### Record set ###
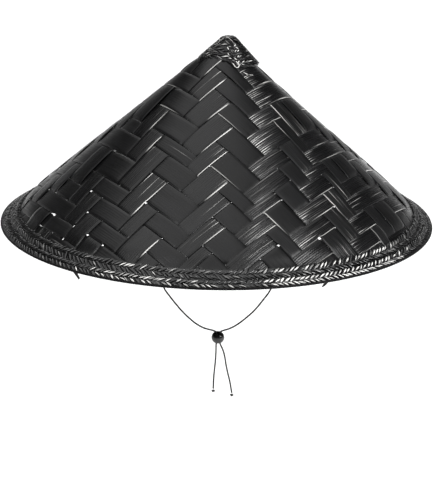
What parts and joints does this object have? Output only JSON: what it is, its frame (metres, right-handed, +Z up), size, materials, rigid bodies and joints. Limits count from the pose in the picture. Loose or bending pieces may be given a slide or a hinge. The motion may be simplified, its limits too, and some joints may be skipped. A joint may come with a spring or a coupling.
{
  "type": "conical bamboo hat",
  "caption": "Wide conical hat of black-painted woven bamboo with a braided cap on its peak, a plaited rim, an inner head ring and a thin chin cord gathered by a round bead.",
  "frame": {"origin": "middle of the head ring's lower edge, where the hat sits on a head", "axes": "+Z up through the peak, -Y towards the front, +X to the right of someone looking at the front"},
  "size_m": [0.47, 0.47, 0.3799],
  "materials": {
    "woven_strips": "satin",
    "plaited_straw": "satin",
    "rim_binding": "satin",
    "ring_bamboo": "matte",
    "chin_cord": "matte",
    "bead": "gloss"
  },
  "bodies": {
    "root": {"woven_cone": "woven_strips", "peak_cap": "plaited_straw", "rim_braid_upper": "plaited_straw", "rim_braid_lower": "plaited_straw", "edge_binding": "rim_binding", "binding_end_left": "rim_binding", "binding_end_right": "rim_binding", "head_ring": "ring_bamboo", "chin_cord_left": "chin_cord", "chin_cord_right": "chin_cord", "cord_bead": "bead", "ring_knot_left": "chin_cord", "ring_knot_right": "chin_cord", "tail_knot_left": "chin_cord", "tail_knot_right": "chin_cord"}
  },
  "joints": []
}
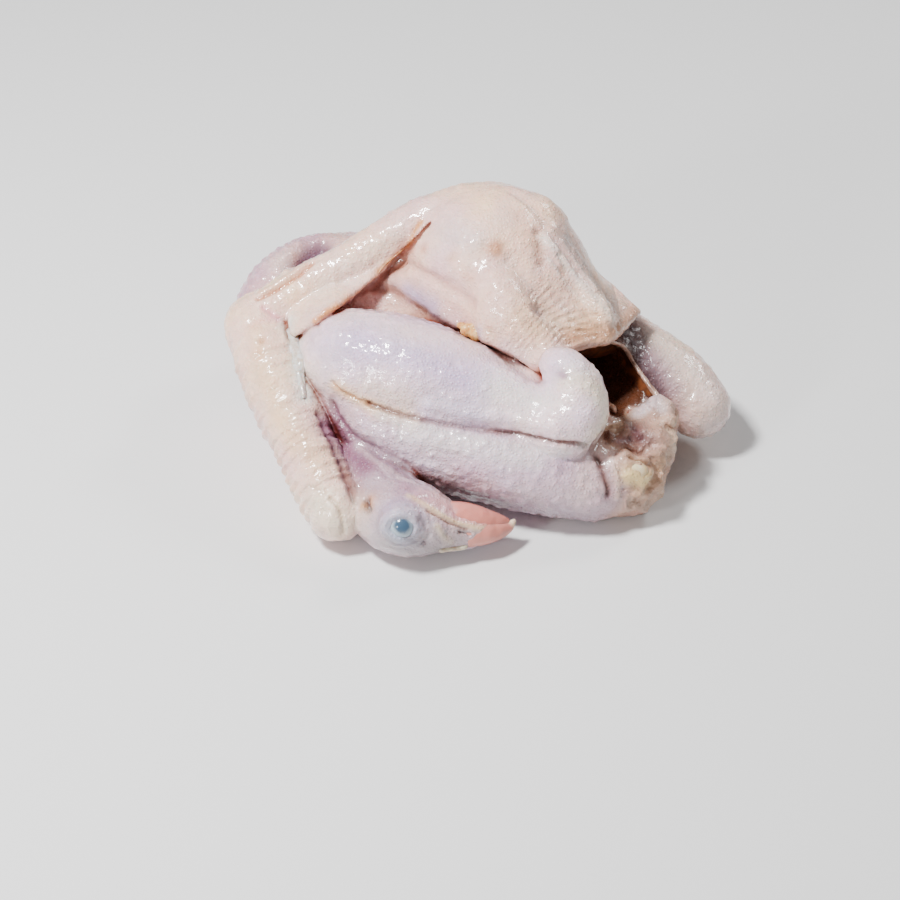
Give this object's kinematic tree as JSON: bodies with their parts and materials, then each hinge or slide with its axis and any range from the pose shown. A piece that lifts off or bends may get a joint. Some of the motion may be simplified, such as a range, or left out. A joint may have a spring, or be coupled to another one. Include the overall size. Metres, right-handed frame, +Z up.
###
Problem details: Output the records above in their entirety, exactly.

Answer to the problem:
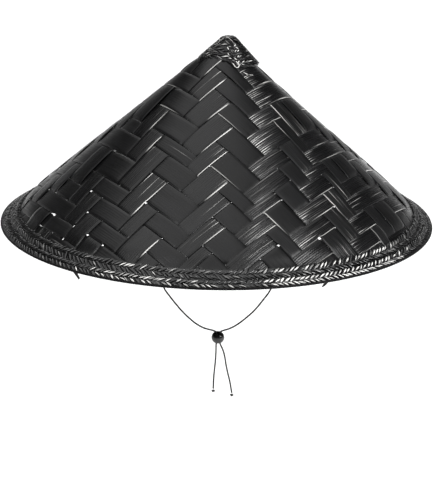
What parts and joints does this object have? Output only JSON: what it is, its frame (metres, right-handed, +Z up), size, materials, rigid bodies and joints. Limits count from the pose in the picture. Loose or bending pieces may be given a slide or a hinge. The motion may be simplified, its limits too, and some joints may be skipped. A joint may come with a spring or a coupling.
{
  "type": "conical bamboo hat",
  "caption": "Wide conical hat of black-painted woven bamboo with a braided cap on its peak, a plaited rim, an inner head ring and a thin chin cord gathered by a round bead.",
  "frame": {"origin": "middle of the head ring's lower edge, where the hat sits on a head", "axes": "+Z up through the peak, -Y towards the front, +X to the right of someone looking at the front"},
  "size_m": [0.47, 0.47, 0.3799],
  "materials": {
    "woven_strips": "satin",
    "plaited_straw": "satin",
    "rim_binding": "satin",
    "ring_bamboo": "matte",
    "chin_cord": "matte",
    "bead": "gloss"
  },
  "bodies": {
    "root": {"woven_cone": "woven_strips", "peak_cap": "plaited_straw", "rim_braid_upper": "plaited_straw", "rim_braid_lower": "plaited_straw", "edge_binding": "rim_binding", "binding_end_left": "rim_binding", "binding_end_right": "rim_binding", "head_ring": "ring_bamboo", "chin_cord_left": "chin_cord", "chin_cord_right": "chin_cord", "cord_bead": "bead", "ring_knot_left": "chin_cord", "ring_knot_right": "chin_cord", "tail_knot_left": "chin_cord", "tail_knot_right": "chin_cord"}
  },
  "joints": []
}
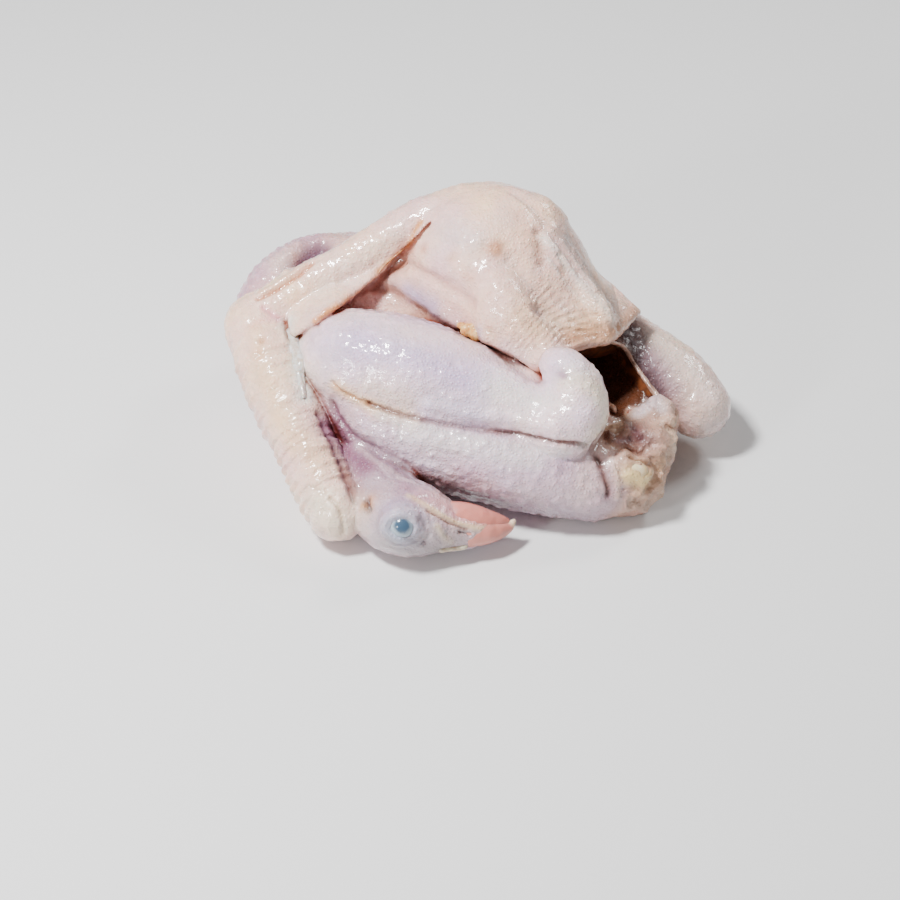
Give this object's kinematic tree as JSON: bodies with their parts and materials, then each hinge or slide with its axis and any range from the pose shown. A piece that lifts off or bends may get a joint. Some of the motion may be simplified, such as a range, or left out. A joint may have a spring, or be coupled to another one. Include the overall size. Metres, right-handed frame, +Z up.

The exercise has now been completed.